Output all lines exactly.

-=-=-=-=-

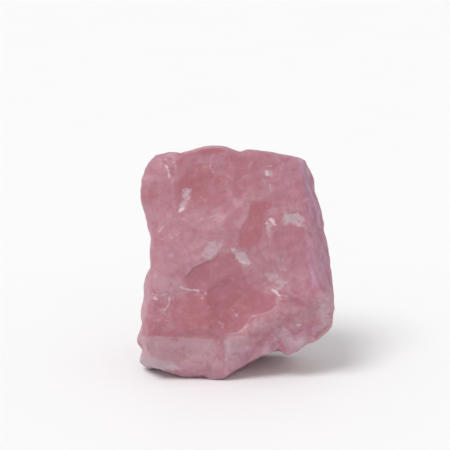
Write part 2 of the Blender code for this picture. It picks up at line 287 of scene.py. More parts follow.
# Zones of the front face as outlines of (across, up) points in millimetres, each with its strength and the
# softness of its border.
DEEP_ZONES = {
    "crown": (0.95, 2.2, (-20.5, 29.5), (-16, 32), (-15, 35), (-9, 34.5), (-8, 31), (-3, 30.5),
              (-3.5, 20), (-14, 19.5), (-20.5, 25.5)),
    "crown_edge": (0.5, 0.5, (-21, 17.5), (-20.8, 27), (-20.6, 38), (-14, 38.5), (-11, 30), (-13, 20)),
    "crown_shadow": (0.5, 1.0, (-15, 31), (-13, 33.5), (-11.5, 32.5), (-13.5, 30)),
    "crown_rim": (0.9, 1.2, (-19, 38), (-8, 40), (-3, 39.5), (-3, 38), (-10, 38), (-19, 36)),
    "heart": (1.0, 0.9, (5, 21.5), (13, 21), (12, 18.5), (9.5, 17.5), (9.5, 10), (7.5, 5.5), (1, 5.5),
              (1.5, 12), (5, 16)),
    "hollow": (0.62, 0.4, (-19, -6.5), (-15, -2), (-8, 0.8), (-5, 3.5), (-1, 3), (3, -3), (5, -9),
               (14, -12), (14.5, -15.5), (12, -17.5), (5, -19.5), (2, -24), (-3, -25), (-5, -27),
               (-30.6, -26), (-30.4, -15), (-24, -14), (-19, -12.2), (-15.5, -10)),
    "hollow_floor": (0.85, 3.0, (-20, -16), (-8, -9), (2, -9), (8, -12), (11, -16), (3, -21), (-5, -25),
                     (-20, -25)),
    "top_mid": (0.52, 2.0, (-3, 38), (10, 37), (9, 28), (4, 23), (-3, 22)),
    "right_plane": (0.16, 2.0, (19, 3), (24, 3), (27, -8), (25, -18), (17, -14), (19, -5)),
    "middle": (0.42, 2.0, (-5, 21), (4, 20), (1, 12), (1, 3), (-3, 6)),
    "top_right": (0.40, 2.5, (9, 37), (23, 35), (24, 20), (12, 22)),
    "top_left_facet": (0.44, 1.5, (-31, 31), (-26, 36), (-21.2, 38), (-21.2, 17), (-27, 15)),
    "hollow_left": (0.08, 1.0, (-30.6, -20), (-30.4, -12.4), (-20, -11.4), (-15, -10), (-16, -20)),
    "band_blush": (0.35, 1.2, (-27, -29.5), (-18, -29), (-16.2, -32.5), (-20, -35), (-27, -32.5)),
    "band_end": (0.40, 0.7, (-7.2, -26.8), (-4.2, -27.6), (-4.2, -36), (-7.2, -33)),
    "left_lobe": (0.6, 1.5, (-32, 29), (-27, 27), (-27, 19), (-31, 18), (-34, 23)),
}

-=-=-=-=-

### Expected answer
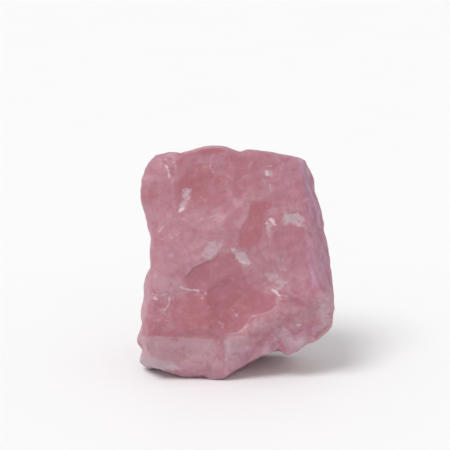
Write part 2 of the Blender code for this picture. It picks up at line 287 of scene.py. More parts follow.
# Zones of the front face as outlines of (across, up) points in millimetres, each with its strength and the
# softness of its border.
DEEP_ZONES = {
    "crown": (0.95, 2.2, (-20.5, 29.5), (-16, 32), (-15, 35), (-9, 34.5), (-8, 31), (-3, 30.5),
              (-3.5, 20), (-14, 19.5), (-20.5, 25.5)),
    "crown_edge": (0.5, 0.5, (-21, 17.5), (-20.8, 27), (-20.6, 38), (-14, 38.5), (-11, 30), (-13, 20)),
    "crown_shadow": (0.5, 1.0, (-15, 31), (-13, 33.5), (-11.5, 32.5), (-13.5, 30)),
    "crown_rim": (0.9, 1.2, (-19, 38), (-8, 40), (-3, 39.5), (-3, 38), (-10, 38), (-19, 36)),
    "heart": (1.0, 0.9, (5, 21.5), (13, 21), (12, 18.5), (9.5, 17.5), (9.5, 10), (7.5, 5.5), (1, 5.5),
              (1.5, 12), (5, 16)),
    "hollow": (0.62, 0.4, (-19, -6.5), (-15, -2), (-8, 0.8), (-5, 3.5), (-1, 3), (3, -3), (5, -9),
               (14, -12), (14.5, -15.5), (12, -17.5), (5, -19.5), (2, -24), (-3, -25), (-5, -27),
               (-30.6, -26), (-30.4, -15), (-24, -14), (-19, -12.2), (-15.5, -10)),
    "hollow_floor": (0.85, 3.0, (-20, -16), (-8, -9), (2, -9), (8, -12), (11, -16), (3, -21), (-5, -25),
                     (-20, -25)),
    "top_mid": (0.52, 2.0, (-3, 38), (10, 37), (9, 28), (4, 23), (-3, 22)),
    "right_plane": (0.16, 2.0, (19, 3), (24, 3), (27, -8), (25, -18), (17, -14), (19, -5)),
    "middle": (0.42, 2.0, (-5, 21), (4, 20), (1, 12), (1, 3), (-3, 6)),
    "top_right": (0.40, 2.5, (9, 37), (23, 35), (24, 20), (12, 22)),
    "top_left_facet": (0.44, 1.5, (-31, 31), (-26, 36), (-21.2, 38), (-21.2, 17), (-27, 15)),
    "hollow_left": (0.08, 1.0, (-30.6, -20), (-30.4, -12.4), (-20, -11.4), (-15, -10), (-16, -20)),
    "band_blush": (0.35, 1.2, (-27, -29.5), (-18, -29), (-16.2, -32.5), (-20, -35), (-27, -32.5)),
    "band_end": (0.40, 0.7, (-7.2, -26.8), (-4.2, -27.6), (-4.2, -36), (-7.2, -33)),
    "left_lobe": (0.6, 1.5, (-32, 29), (-27, 27), (-27, 19), (-31, 18), (-34, 23)),
}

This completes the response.